Third Sunday of Easter, 4 May 2014

Third Sunday of Easter

4 May 2014

St. Macartan’s Cathedral, 10.30am


 My dear friends,

 Mary and Harry have been happily married for six years. It hasn’t been bliss all the way, but they’ve become the best of friends in their struggle to live a happy life together with their two children. One evening Harry and John were having a drink together. John was best man at Harry’s wedding. As they share memories of married life, Harry tells John how he loved Mary from the first moment he laid eyes on her.

 John smiled, “Harry, you old fool,” said John, “You have forgotten that I introduced you to Mary. You heard her talking at a party in our house and when you heard her prattling on, you said that whoever married that doll would need neither a dictionary nor a radio.” John remembers the event as it happened. Harry remembered it as something more – an event that led to where he is now. Harry is in love now. He projects that love back in time and invests the past with a new significance. His relationship with Mary now affects the way he remembers their beginnings. He gives their first meeting a significance it never had at the time because he sees it in the light of his present love. His love in a sense changes the past.

 This happens all of us. Because we change, we see our past differently in later times. We often reinterpret the past in the light of what is going on in our lives now. What appeared to be a mountain at the time may now be recognised as a mole-hill; what appears to be an insignificant chance encounter may have become the most important meeting of our lives. The meaning of an experience may have been unclear at the time it happened. It may take time and further happenings before we fully understand what did occur.

 The two disciples on the road to Emmaus are struggling to make sense of the death of Jesus. They may have felt the need to get out of Jerusalem, to get out of the place for a while where their hope for the future was dashed. When a stranger joins them they tell the story of their disappointment. Jesus, the one they hoped would set Israel free, is now dead. They feel hopeless and helpless. The death of Jesus destroyed everything, especially their hopes for the future. It was a tragic end to a promising dream. Death can be the end of promise. The two disciples are mourning not only the death of Jesus but the death of their future. The look on their face and the spirit in their heart matched their story.

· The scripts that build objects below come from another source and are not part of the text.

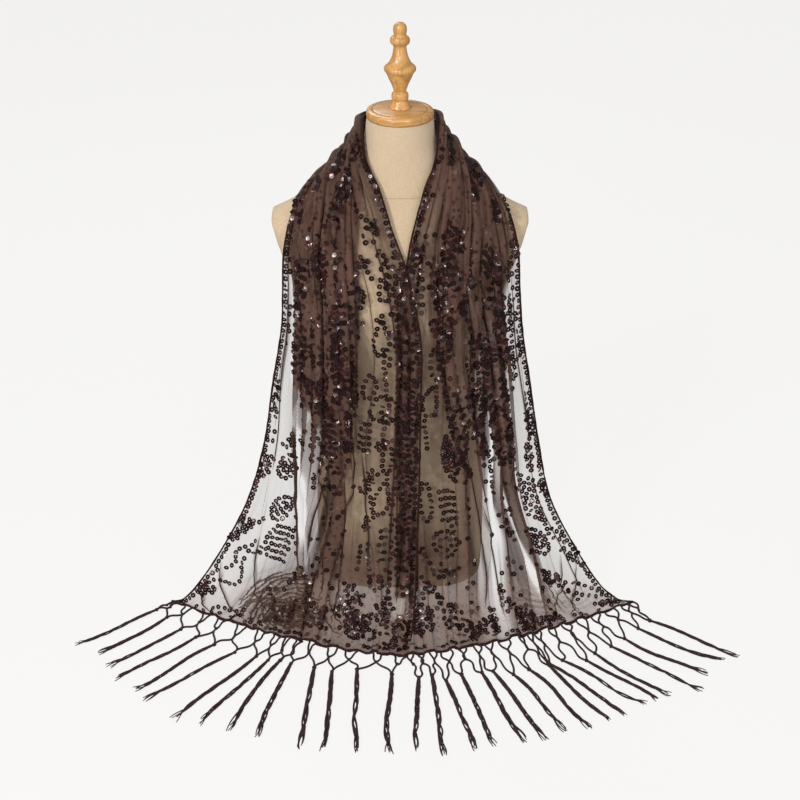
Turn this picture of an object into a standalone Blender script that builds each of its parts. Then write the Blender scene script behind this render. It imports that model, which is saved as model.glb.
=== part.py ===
"""Evening stole of sequined net, worn round the neck of a limbless dress form.

Metres, +Z up.  The form stands on z = 0 with its front towards -Y, and the viewer's
left is -X.  The stole is one straight cloth.  "Along" runs from its left hem, over the
nape at 0, to its right hem; "across" runs from the inner edge (0) to the outer edge (1).
"""
import math

import bmesh
import bpy
import mathutils
import numpy as np

# ---- Driving sizes -------------------------------------------------------------------

CLOTH_WALL = 0.0012            # thickness of the cloth's wall
GAP = 0.0003                   # air between neighbouring pieces
FLOOR_CLEAR = 0.0002           # lowest face of the cloth above the table
FORM_CLEAR = 0.0006            # least air between the form and the cloth's inner face

NECK_TOP = 0.8056              # top face of the form's neck
CAP_THICKNESS = 0.014
CAP_BOTTOM = NECK_TOP + GAP
FINIAL_BOTTOM = CAP_BOTTOM + CAP_THICKNESS + GAP

FRINGE_DROP = 0.034            # hem to the tassels' knots
TASSEL_LENGTH = 0.154
TASSEL_STRANDS_APART = 0.0032  # between the middles of a tassel's two strands at its knot
STRAND_RADIUS = 0.0012
KNOT_RADIUS = 0.0034
KNOT_SIDES, KNOT_RINGS = 5, 3
HEADING_WIDTH = 0.0045         # the narrow strip that the fringe hangs from
ROOT_DEPTH = 0.45              # how far across that strip the meshes are rooted
ROOTS_WITHIN = (0.012, 0.988)  # stretch of the strip that they are rooted along

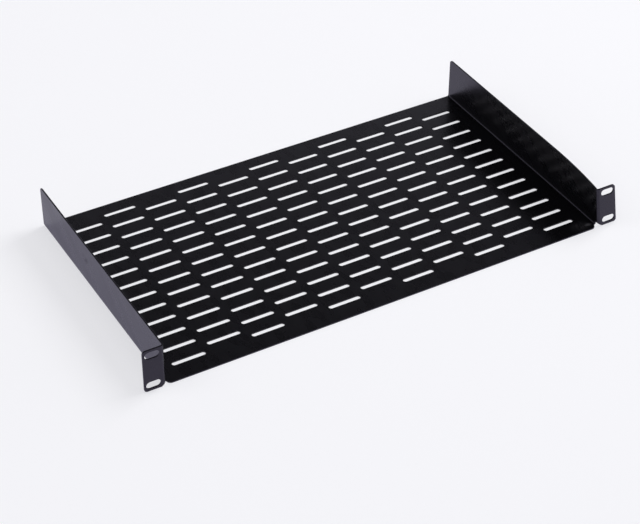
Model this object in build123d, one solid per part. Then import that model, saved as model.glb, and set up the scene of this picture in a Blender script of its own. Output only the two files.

 When he had listened carefully and sympathetically, the stranger began to tell his own story. He invited them to take another look at the past, this time in the light of their knowledge of scripture. He gives a totally different interpretation of the same event. He tells them that the death of Christ was something that had to happen before he entered into his glory. In fact he shows them that the death of Christ expressed the success of his mission and not its collapse.

 The stranger was helping the two disciples to make sense of the past in a new light. They were happy to hold on to this man, he was more than interesting company. So they invited him to stay; it was getting late. When they sat at table they broke bread together. It was not until then that they recognised him. This was the risen Lord and he left them with hearts that burn and with eyes that see. Not only does he help them to reinterpret the past in the light of their new experience of him as risen Lord; he gives them a new future. They can now face back towards Jerusalem and share their story with the others.

 In their new experience of Jesus as risen Lord, the disciples’ past is changed. They can now revisit the past in the new light of what they have experienced. They can take the light of Easter into the darkness of Good Friday. Everything looks different now. The Risen Christ has made sense of everything that went before. In his word and in the breaking of bread, the past is brought up to date. The past can now be seen in the light of the great truth that Jesus is risen and is Lord.

 When we gather here, as we do this morning, to celebrate the Eucharist we too listen to the word of God and break bread together. Jesus comes among us, not as a stranger, but he comes to us in word and sacrament to give us new hope to face the future with faith in him. Our own stories may not be that very different from those of the two disciples. We may have experienced great disappointment too and we may have a past that we do not fully understand. We are invited to tell our stories to the Lord, to listen to him as he speaks his word and to recognise him in the breaking of bread. Then we may be able to look at the past with understanding and to the future with hope.